For America, it was Chicago, which, according to Le Monde, 'unlike Boston, had never suffered from a terrible fire.'

I wondered then if my understanding of Marseille is as goofy as Le Monde's was of Chicago.

I will, nevertheless, stick to my view that Russia is doomed. It still cannot feed itself, and other than oil, gas and gold produces nothing the world wants.

November 27, 2008 10:18 PM  
Blogger Hey Skipper said...

Now it is more than 11 trillion. This is a pyramid that can only collapse.

He is certainly wrong about the debt.

It is certainly higher than I wish it was, but as a proportion of GDP, it is about in the middle of the range for industrial countries.

I know that analogizing from personal to governmental finance doesn't always work, but my debt to "GDP" ratio is about 2.5 : 1, or about three times greater than the US's.

And I have a perfect credit rating.

Why shouldn't the US?

November 28, 2008 8:31 PM  
Blogger Harry Eagar said...

Because your personal bank account isn't a reserve currency.

November 29, 2008 11:43 AM  
Blogger Hey Skipper said...

I never said it was.

However, no one has ever described just why a debt to GDP ratio of about .8 qualifies as anything close to a crisis.

November 29, 2008 3:58 PM  
Blogger Hey Skipper said...

Correction -- US gross public debt as percentage of GDP is 66%.

Compare with Germany at 64%, France at 65%, Britain at 47% and Japan at 171%.

The US 2008 budget balance is -3.2%. Compare with Japan and France at -3%, Britain at -4.9%, and Germany at about +.5%.

November 29, 2008 6:57 PM  
Blogger Harry Eagar said...

The debt worm can turn pretty fast, as the British discovered in the '20s.

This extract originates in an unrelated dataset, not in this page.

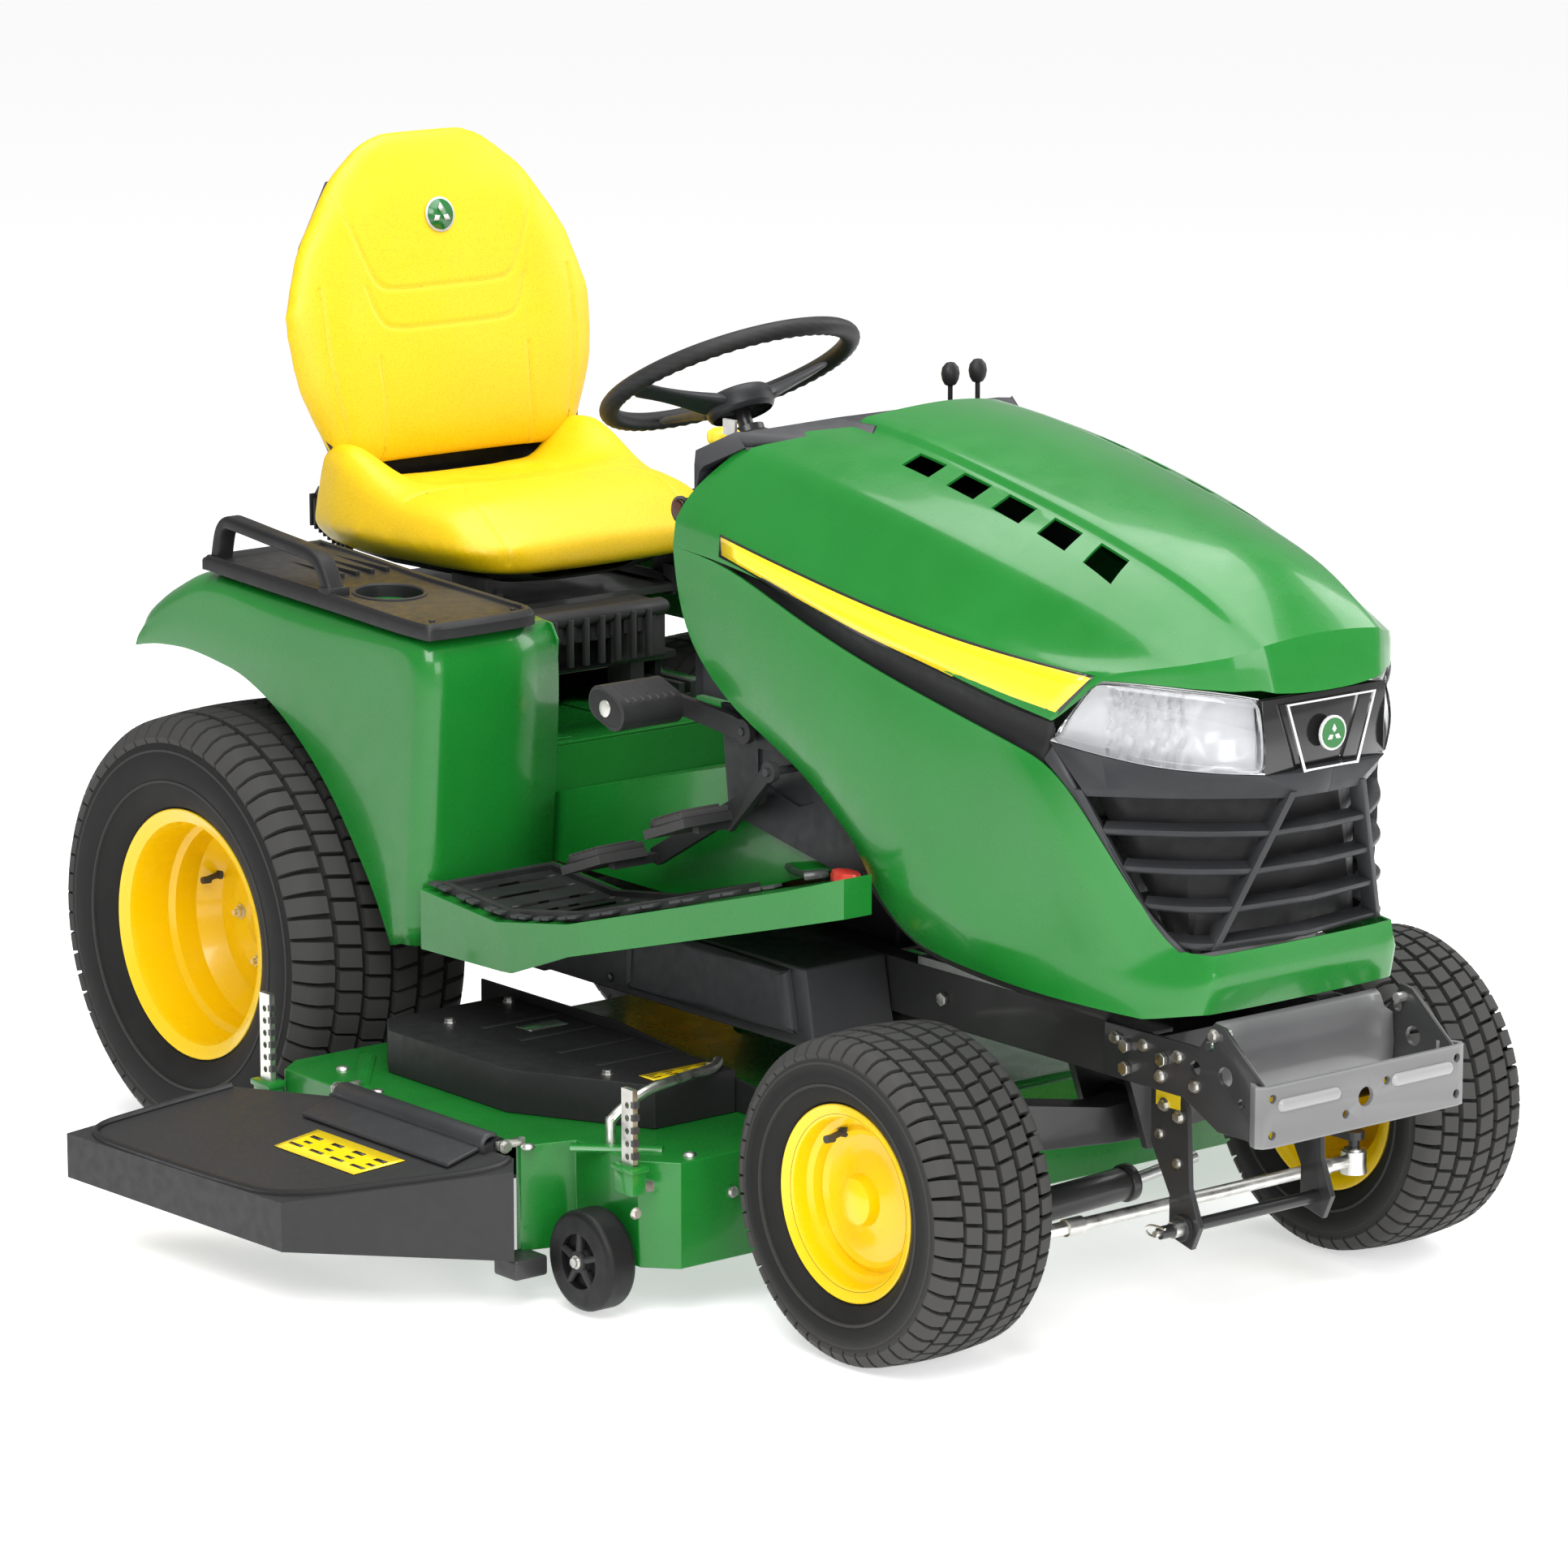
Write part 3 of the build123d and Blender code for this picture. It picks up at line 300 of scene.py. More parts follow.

Net result: sterling was no longer a world reserve currency.

The US government is already in a position where its freedom of action is limited by the necessity of appeasing anybody who is buying its bonds. Most of the time, this is not a problem, as peace and exchange are beneficial to both buyers and sellers of bonds.

There could arise conditions, though, where something other than peaceful trade was the highest immediate national objective.